I tried to use the associative law to bracket from the right but it didn't like that either...

[1,2] >>= (\x -> (\n -> [3,4])) x >>= \m -> return (n,m))

I think the issue is that you need to first take into account the lambdas *then* use what you know about the properties of (>>=). I found this stackoverflow answer helpful ( http://stackoverflow.com/a/11237469) "The rule for lambdas is pretty simple: the body of the lambda extends as far to the right as possible without hitting an unbalanced parenthesis." So, the first lambda runs to the end of the expression: [1,2] >>= (\n -> [3,4] >>= \m -> return (n,m)) Now, there is still a lambda nested inside the first lambda: \m -> return (n,m) [1,2] >>= (\n -> [3,4] >>= (\m -> return (n,m))) You violated the implied grouping that these new parentheses make explicit when you tried to apply the associative law above. Timon's post continues from this point to show the full deconstruction. --Rogan

Any thoughts?

Matt

On 19 Jul 2013, at 23:35, Rogan Creswick wrote:

On Fri, Jul 19, 2013 at 3:23 PM, Matt Ford wrote:

...

I started by putting brackets in

([1,2] >>= \n -> [3,4]) >>= \m -> return (n,m)

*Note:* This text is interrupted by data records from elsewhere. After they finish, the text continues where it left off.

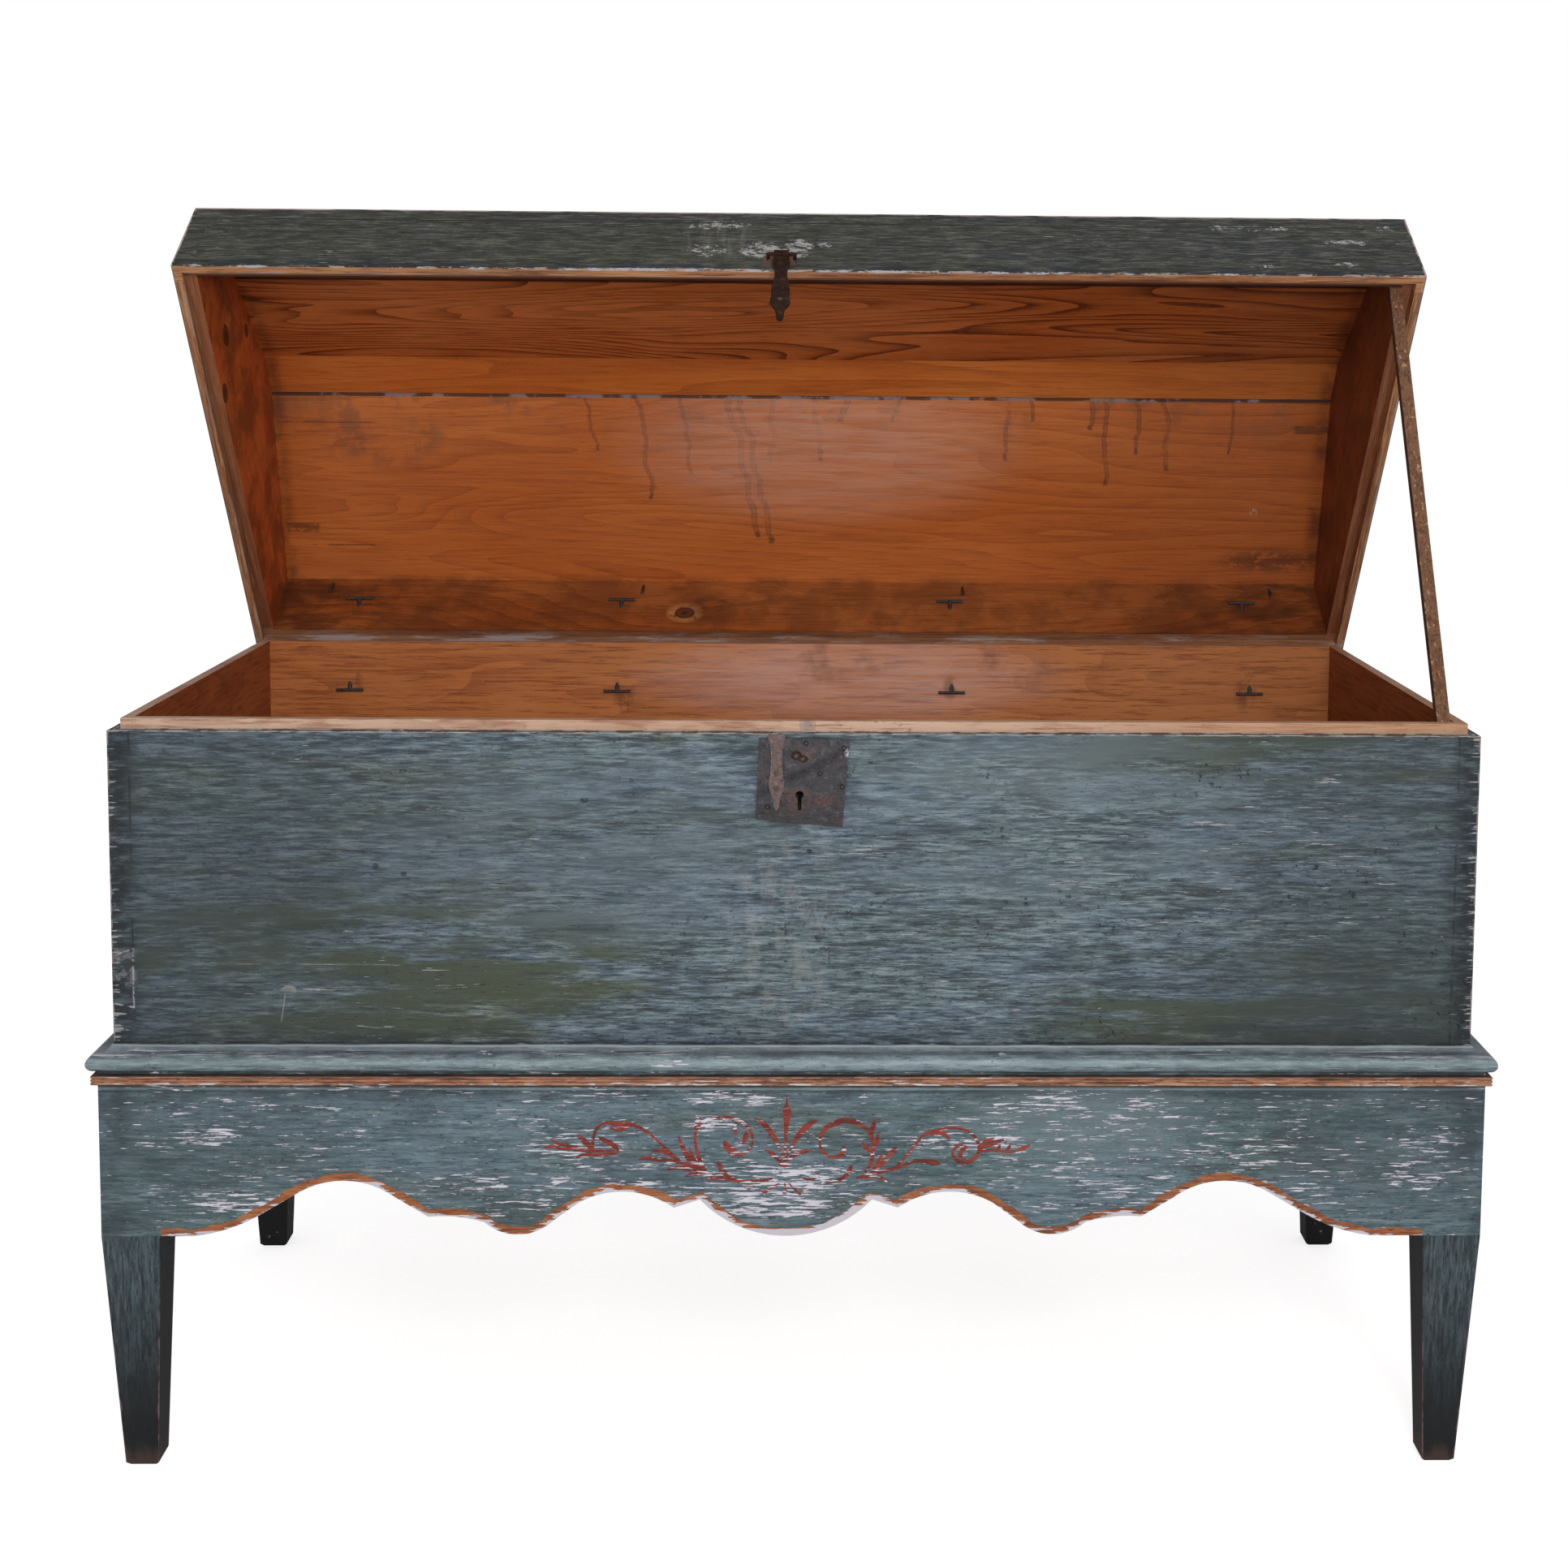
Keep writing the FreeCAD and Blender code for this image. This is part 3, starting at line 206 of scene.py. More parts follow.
def pine(f, tones, grain="x", seed=0, rings=26, wide=7, figure=0.4, fibres=1):
    """Plain-sawn pine: flame lines of the rings, fibres, and slow changes of colour."""
    ground, late, pale = (shade(*tone) for tone in tones)
    rise = f.cloud(lay(0.9, wide, grain), seed, 3, 0.35, 0.3)
    ring = (rise * rings).fraction()
    line = ring ** 4
    slow = f.cloud(lay(2.2, 7, grain), seed + 4, 4)
    fibre = f.cloud(lay(16, 360, grain), seed + 5, 5, 0.7)
    dust = f.cloud(330, seed + 6, 2, 0.6)
    colour = f.blend(slow.over(0.35, 0.65), ground, pale)
    colour.tint(ring * 0.2, late)
    colour.tint((line * slow.over(0.8, 0.3) * figure).smaller(0.9), late)
    colour.tint(fibre.over(0.49, 0.38) * (0.7 * fibres), late)
    colour.tint(fibre.over(0.54, 0.64) * (0.5 * fibres), pale)
    colour.tint(dust.over(0.58, 0.7) * 0.3, pale)
    return colour, fibre * 0.6 - line * 0.3


def brushed(f, tones, grain="x", seed=0, darkness=0.7):
    """Brushed and rubbed paint: broad clouds, dark glaze left in streaks, brush lines."""
    ground, cool, warm, dark, pale = (shade(*tone) for tone in tones)
    broad = f.cloud(lay(2.8, 15, grain), seed, 11, 0.68)
    other = f.cloud(lay(2.6, 13, grain), seed + 3, 11, 0.7)
    streak = f.cloud(lay(15, 150, grain), seed + 1, 8, 0.74)
    hair = f.cloud(lay(40, 400, grain), seed + 2, 4, 0.7)
    fleck = f.cloud(lay(130, 380, grain), seed + 6, 3, 0.6)
    colour = f.blend(broad.over(0.43, 0.57), ground, cool)
    colour.tint(other.over(0.5, 0.6) * 0.8, warm)
    colour.tint(streak.over(0.52, 0.38) * darkness, dark)
    colour.tint(streak.over(0.54, 0.66) * 0.6, pale)
    colour.tint(hair.over(0.49, 0.4) * (0.3 + darkness * 0.57), dark)
    colour.tint(hair.over(0.54, 0.62) * (0.2 + darkness * 0.5), pale)
    colour.tint(fleck.over(0.38, 0.31) * 0.75, dark)
    colour.tint(fleck.over(0.64, 0.72) * 0.35, pale)
    return colour, hair * 0.7 + fleck * 0.4


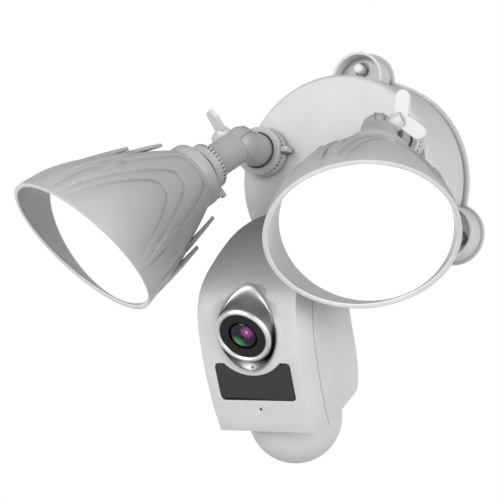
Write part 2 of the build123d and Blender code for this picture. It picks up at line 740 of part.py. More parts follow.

This immediately fails when evaluated: I expect it's something to do with the n value now not being seen by the final return.

You're bracketing from the wrong end, which your intuition about n's visibility hints at. Try this as your first set of parens:

[1,2] >>= (\n -> [3,4] >>= \m -> return (n,m))

--Rogan

...

It seems to me that the return function is doing something more than it's definition (return x = [x]).

If ignore the error introduced by the brackets I have and continue to simplify I get.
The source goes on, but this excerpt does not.